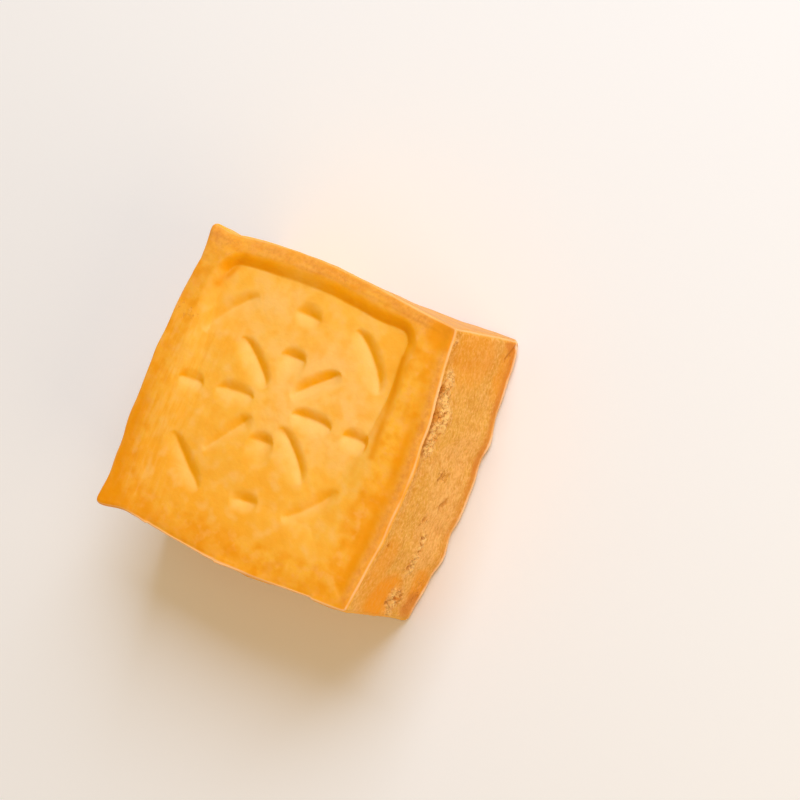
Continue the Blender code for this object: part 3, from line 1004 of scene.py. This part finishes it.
    bumps = (
        (grain, 0.25, 0.0002),
        (speck, 0.25, 0.0004),
        (fibre, product(masks["flesh"], 0.45), 0.0003),
        (ranged(chink, 1.0, 0.0), product(masks["crumb"], 0.5), 0.0003),
    )
    bumped = {}
    for height, strength, distance in bumps:
        links = {"Height": height, "Strength": strength, "Distance": distance, **bumped}
        bumped = {"Normal": add_node(tree, "ShaderNodeBump", links).outputs["Normal"]}
    roughness = ranged(masks["flesh"], 0.0, 1.0, 0.45, 0.70)
    shader = add_node(
        tree,
        "ShaderNodeBsdfPrincipled",
        {
            "Base Color": surface,
            "Roughness": roughness,
            "IOR": 1.42,
            "Specular IOR Level": 0.15,
            "Subsurface Weight": 0.15,
            "Subsurface Radius": (1.0, 0.45, 0.12),
            "Subsurface Scale": 0.0012,
            **bumped,
        },
    )
    output = add_node(tree, "ShaderNodeOutputMaterial")
    tree.links.new(shader.outputs["BSDF"], output.inputs["Surface"])
    return material


def floor_material(colour):
    """Matt white laminate, a plain ground that takes soft shadows."""
    material = bpy.data.materials.new("matt white laminate")
    material.use_nodes = True
    shader = material.node_tree.nodes["Principled BSDF"]
    shader.inputs["Base Color"].default_value = colour
    shader.inputs["Roughness"].default_value = 0.8
    shader.inputs["Specular IOR Level"].default_value = 0.2
    return material


# ---------------------------------------------------------------- settings


def length_property(name, text, default):
    """A length that the user may change, in metres."""
    return FloatProperty(name=name, description=text, default=default, min=0.0, unit="LENGTH", precision=5)


def colour_property(name, text, hex_colour):
    """A colour that the user may change, given in sRGB hex and kept as linear RGBA."""
    return FloatVectorProperty(
        name=name, description=text, default=linear(hex_colour), size=4, min=0.0, max=1.0, subtype="COLOR"
    )


class TofuSize(bpy.types.PropertyGroup):
    width: length_property("Width", "From corner to corner along X", 0.064)
    length: length_property("Length", "From corner to corner along Y", 0.064)
    thickness: length_property("Thickness", "From the underside to the rim", 0.031)
    edge_radius: length_property("Edge radius", "The rounding of every edge", 0.0010)
    stamp_depth: length_property("Stamp depth", "How deep the flower's strokes are pressed", 0.0013)
    unevenness: length_property("Unevenness", "How far noise shifts the stamp's outlines", 0.0003)
    cells_across: IntProperty(name="Cells across", description="Mesh cells along X and along Y", default=200)
    cells_up: IntProperty(name="Cells up", description="Mesh cells up the sides", default=68)


class TofuColours(bpy.types.PropertyGroup):
    panel: colour_property("Panel", "The pressed panel", "#fec149")
    # Also the painted shade towards the panel's front and left.
    panel_deep_and_shade: colour_property("Panel, deeper", "The panel's darker blotches", "#fcb12e")
    # Also the painted highlight on the slopes that face the main light, and the painted light in broad
    # patches.
    panel_pale_and_highlight: colour_property("Panel, pale", "The palest skin, past each hollow", "#ffca70")
    rim: colour_property("Rim", "The rim round the panel", "#fdb936")
    rim_deep: colour_property("Rim, deeper", "The rim's darker blotches", "#f9a824")
    rim_rosy: colour_property("Rim, rosy", "The rim's small rosy flecks", "#fdb955")
    # Also the painted shade along the foot of the panel's walls.
    deep: colour_property("Deep bands", "The deep orange bands along the rim", "#f09a02")
    # Painted shade: the colour of the walls that face away from the main light.
    wall: colour_property("Walls", "The walls of the hollows", "#ffb102")
    # Painted shade on the wall round the panel.
    panel_wall_shade: colour_property("Walls, deeper", "The wall round the panel", "#ffa600")
    peach: colour_property("Peach skin", "The dry skin along the edges", "#eba245")
    dry: colour_property("Dry side", "The pale dry skin down the +Y side", "#e29e4c")
    # Along -Y also a painted highlight.
    lip: colour_property("Lip", "The thin edge of dry skin", "#ffca8e")
    # Partly a painted highlight along the foot.
    foot: colour_property("Foot", "The pale bead of skin round the foot", "#ffd8ae")
    flesh: colour_property("Broken side", "The duller flesh of the +X side", "#e9af4c")
    flesh_deep: colour_property("Broken side, amber", "The more orange parts there", "#f29a0a")
    # Also the painted shade under the lip of skin.
    flesh_dark_and_shade: colour_property("Broken side, dark", "The darker fibres there", "#cf8a26")
    flesh_red: colour_property("Broken side, red", "The reddish parts near its foot", "#d5822e")
    flesh_rosy: colour_property("Broken side, rosy", "The pale rosy blotches and fibres there", "#f4bb6a")
    flesh_golden: colour_property("Broken side, golden", "The golden blotches there", "#e3aa46")
    crumb: colour_property("Crumbs", "The pale curls of broken flesh", "#fdcd7e")
    crumb_deep: colour_property("Crumbs, deeper", "The sides of the crumbs", "#e6a046")
    # Painted shade in the gaps, pits and crease, and the colour of scratches and of the marks along +Y.
    gap_shade_and_marks: colour_property("Crevices", "The brown gaps between crumbs", "#b0640e")


class TofuStage(bpy.types.PropertyGroup):
    floor: colour_property("Floor", "The plain ground", "#f4fbff")
    floor_size: length_property("Floor size", "The width of the ground", 6.0)
    surround_colour: colour_property("Surround", "The tint of the room", "#ffdcae")
    surround: FloatProperty(name="Surround strength", description="How bright the room is", default=0.50)
    key_colour: colour_property("Main light's colour", "The tint of the large soft light", "#e4edff")
    key_power: FloatProperty(
        name="Main light", description="The large soft light", default=10.8, unit="POWER"
    )
    fill_power: FloatProperty(
        name="Fill light", description="The light on the +X side", default=1.8, unit="POWER"
    )


# ---------------------------------------------------------------- operators


class TOFU_OT_block(bpy.types.Operator):
    """Make the block of tofu: a rounded box, shaped by the solid's formulas and then finely detailed"""

    bl_idname = "tofu.block"
    bl_label = "Tofu Block"

    def execute(self, context):
        size = context.scene.tofu_size
        plain, outward, quads = rounded_box(size)
        relief, masks = fine_relief(plain, outward, size)
        points = plain
        for shaping in (pressed_face, swollen_sides, grooved_side, pinched_corners):
            points = shaping(points, size)
        points = over_solid(points)
        under = smooth((-outward[:, 2] - 0.5) / 0.3)
        points = points + (relief * (1 - under))[:, None] * outward
        points[:, 2] = np.maximum(points[:, 2], 0.0)
        block = mesh_object("dried_tofu", points, split_quads(points, quads), masks)
        block.data.materials.append(tofu_material(context.scene.tofu_colours, masks))
        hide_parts(NODE)
        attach(block, BODY)
        return {"FINISHED"}


class TOFU_OT_stage(bpy.types.Operator):
    """Make the plain floor, the soft studio light and the photograph's camera"""

    bl_idname = "tofu.stage"
    bl_label = "Studio"

    def execute(self, context):
        settings = context.scene.tofu_stage
        self.make_floor(settings)
        self.make_lights(context, settings)
        self.make_camera(context)
        context.scene.view_settings.view_transform = "Standard"
        return {"FINISHED"}

    def make_floor(self, settings):
        half = settings.floor_size / 2
        corners = [(-half, -half, 0), (half, -half, 0), (half, half, 0), (-half, half, 0)]
        mesh = bpy.data.meshes.new("floor")
        mesh.from_pydata(corners, [], [(0, 1, 2, 3)])
        mesh.materials.append(floor_material(settings.floor))
        floor = bpy.data.objects.new("floor", mesh)
        bpy.context.scene.collection.objects.link(floor)

    def make_lights(self, context, settings):
        """Two soft lights that aim at the block, and an evenly lit pale room round it."""
        for name, power, colour, side, place in (
            ("main light", settings.key_power, settings.key_colour, 0.80, (0.12, 0.80, 0.75)),
            ("fill light", settings.fill_power, settings.surround_colour, 0.50, (0.75, -0.10, 0.35)),
        ):
            light = bpy.data.lights.new(name, "AREA")
            light.energy = power
            light.color = colour[:3]
            light.size = side
            lamp = bpy.data.objects.new(name, light)
            lamp.location = place
            lamp.rotation_euler = (-Vector(place)).to_track_quat("-Z", "Y").to_euler()
            lamp.visible_camera = False
            context.scene.collection.objects.link(lamp)
        world = bpy.data.worlds.new("pale room")
        world.use_nodes = True
        world.node_tree.nodes["Background"].inputs["Strength"].default_value = settings.surround
        world.node_tree.nodes["Background"].inputs["Color"].default_value = settings.surround_colour
        context.scene.world = world

    def make_camera(self, context):
        """Stands the camera where the photograph's stood, rolled as it was."""
        camera = bpy.data.objects.new("camera", bpy.data.cameras.new("camera"))
        camera.data.sensor_width = SENSOR_MM
        camera.data.lens = FOCAL_PIXELS / FRAME_PIXELS * SENSOR_MM
        camera.data.clip_start = 0.01
        camera.data.clip_end = 20.0
        axes = Matrix(CAMERA_AXES)
        place = axes @ Vector((*CAMERA_ACROSS, CAMERA_DISTANCE))
        camera.matrix_world = Matrix.Translation(place) @ axes.to_4x4()
        context.scene.collection.objects.link(camera)
        context.scene.camera = camera


class TOFU_PT_panel(bpy.types.Panel):
    """The block's and the studio's settings"""

    bl_idname = "TOFU_PT_panel"
    bl_label = "Dried Tofu"
    bl_space_type = "VIEW_3D"
    bl_region_type = "UI"
    bl_category = "Dried Tofu"

    def draw(self, context):
        for group in (context.scene.tofu_size, context.scene.tofu_colours, context.scene.tofu_stage):
            box = self.layout.box()
            for name in group.bl_rna.properties.keys():
                if name not in ("rna_type", "name"):
                    box.prop(group, name)
        self.layout.operator(TOFU_OT_block.bl_idname)
        self.layout.operator(TOFU_OT_stage.bl_idname)


CLASSES = (TofuSize, TofuColours, TofuStage, TOFU_OT_block, TOFU_OT_stage, TOFU_PT_panel)
SETTINGS = {"tofu_size": TofuSize, "tofu_colours": TofuColours, "tofu_stage": TofuStage}


def register():
    for made in CLASSES:
        bpy.utils.register_class(made)
    for name, group in SETTINGS.items():
        setattr(bpy.types.Scene, name, PointerProperty(type=group))


def unregister():
    for name in SETTINGS:
        delattr(bpy.types.Scene, name)
    for made in reversed(CLASSES):
        bpy.utils.unregister_class(made)


def main():
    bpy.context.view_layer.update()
    register()
    bpy.ops.tofu.stage()
    bpy.ops.tofu.block()


if __name__ == "__main__":
    main()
---
**AIM:**
Repeat only the lines running from the line that contains "bpy.context.view_layer.update()" through the last line above, inclusive.

**IN RESPONSE:**
    bpy.context.view_layer.update()
    register()
    bpy.ops.tofu.stage()
    bpy.ops.tofu.block()


if __name__ == "__main__":
    main()